I was just curious then the next step is like, how big of a market would the DYNAselect go after?

Kevin Longe

Yeah, it’s not just the DYNAselect, it’s also all the components with it, and what it really is enabling us to do is sell more guns and shape charge system. And so the panel itself is not so much where the revenues come from, it’s just the more effective system that we get overall in the perforating product area. And to be honest, I don’t have it at my fingertips what that – how that’s factored into the second half of the year.

Gerry Sweeney – Boenning & Scattergood

AMK Welding, obviously had a nice turnaround in the quarter and you did mention specifically there was some repair work. Does this repair work continue on into Q3 or is this a – was it little bit one time work --

Rick Santa

I think it was a little bit one time for that particular repair work. So AMK saw the good turnaround in Q2, it will be challenging to repeat that performance in Q3 and Q4. But as Kevin indicated in his opening remarks, we are working hard, they are working as a team and they are making progress.

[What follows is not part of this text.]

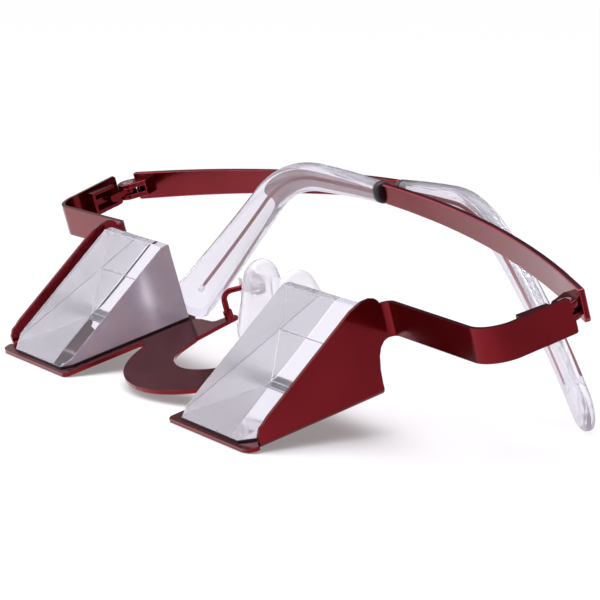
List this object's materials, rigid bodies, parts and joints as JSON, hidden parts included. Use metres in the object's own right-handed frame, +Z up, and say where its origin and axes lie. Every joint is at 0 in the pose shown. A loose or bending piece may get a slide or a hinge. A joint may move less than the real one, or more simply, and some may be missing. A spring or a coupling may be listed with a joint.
{
  "type": "belay glasses",
  "caption": "Belay glasses with angled glass prisms on a bent sheet metal front, folding temples with clear ear tips, and rocking clear nose pads.",
  "frame": {"origin": "on the table plane under the middle of the whole object as it lies folded: middle of its width, middle of its depth, z = 0 where the two plates' front edges and both ear tips touch", "axes": "+X along the width to the wearer's left-hand temple hinge as seen from behind, which is the right side seen from the front; +Y to the rear, towards the folded temples; +Z up from the table"},
  "size_m": [0.1452, 0.0546, 0.0318],
  "materials": {
    "frame_red": "glossy wine-red metallic lacquer over steel sheet",
    "prism_glass": "polished clear optical glass with finely ground sides",
    "mirror_paint": "mirror coat under black protective lacquer",
    "screw_steel": "fine turned steel",
    "insert_clear": "clear hard plastic",
    "pad_silicone": "clear soft silicone, slightly milky",
    "tip_clear": "clear glossy plastic over a wire core"
  },
  "bodies": {
    "front": {"front_frame": "frame_red", "prism_left": "prism_glass", "mirror_coat_left": "mirror_paint", "pad_arm_left": "frame_red", "pad_box_left": "screw_steel", "pad_screw_left": "screw_steel", "hinge_bracket_left": "frame_red", "prism_right": "prism_glass", "mirror_coat_right": "mirror_paint", "pad_arm_right": "frame_red", "pad_box_right": "screw_steel", "pad_screw_right": "screw_steel", "hinge_bracket_right": "frame_red"},
    "temple_r": {"hinge_fork_right": "frame_red", "hinge_screw_right": "screw_steel", "temple_right": "frame_red", "temple_tip_right": "tip_clear"},
    "temple_l": {"hinge_fork_left": "frame_red", "hinge_screw_left": "screw_steel", "temple_left": "frame_red", "temple_tip_left": "tip_clear"},
    "pad_r": {"pad_insert_right": "insert_clear", "nose_pad_right": "pad_silicone"},
    "pad_l": {"pad_insert_left": "insert_clear", "nose_pad_left": "pad_silicone"}
  },
  "joints": [
    {"name": "right_temple_fold", "type": "hinge", "parent": "front", "child": "temple_r", "pos_m": [0.06935, 0.00954, 0.02184], "axis": [0, 0.2706, -0.9627], "range_deg": [-4, 78.5]},
    {"name": "left_temple_fold", "type": "hinge", "parent": "front", "child": "temple_l", "pos_m": [-0.06935, 0.00954, 0.02184], "axis": [0, -0.2706, 0.9627], "range_deg": [0, 75.4]},
    {"name": "right_pad_rock", "type": "hinge", "parent": "front", "child": "pad_r", "pos_m": [0.0088, 0.00188, 0.01439], "axis": [0.0872, 0.959, 0.2696], "range_deg": [-10, 10]},
    {"name": "left_pad_rock", "type": "hinge", "parent": "front", "child": "pad_l", "pos_m": [-0.0088, 0.00188, 0.01439], "axis": [-0.0872, 0.959, 0.2696], "range_deg": [-10, 10]}
  ]
}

Gerry Sweeney – Boenning & Scattergood

And so that was a function of some of those enhancements, it’s just a different workflow but got it. And then just real quick, maintenance CapEx, you probably mentioned in the past but just in general idea, what maintenance CapEx is excluding all the CapEx that are going on the new plant and distribution system, just a –

Rick Santa

Yeah I think we’ve indicated that the maintenance CapEx would typically be in the $7 million to $10 million range.

Operator

It appears we have no further questions on the line. I would like to turn the floor back to Kevin for any closing comments.

Kevin Longe

Yeah, well first of all, thank you everybody for joining us and I would also like to thank the Nobelclad team for a good quarter and we are encouraged by the progress across the businesses. And we appreciate your support and we look forward to speaking in again at the end of the third quarter. So thank you everybody.

Operator

Thank you. Ladies and gentlemen this concludes today’s teleconference. You may disconnect your lines at this time. Thank you for your participation.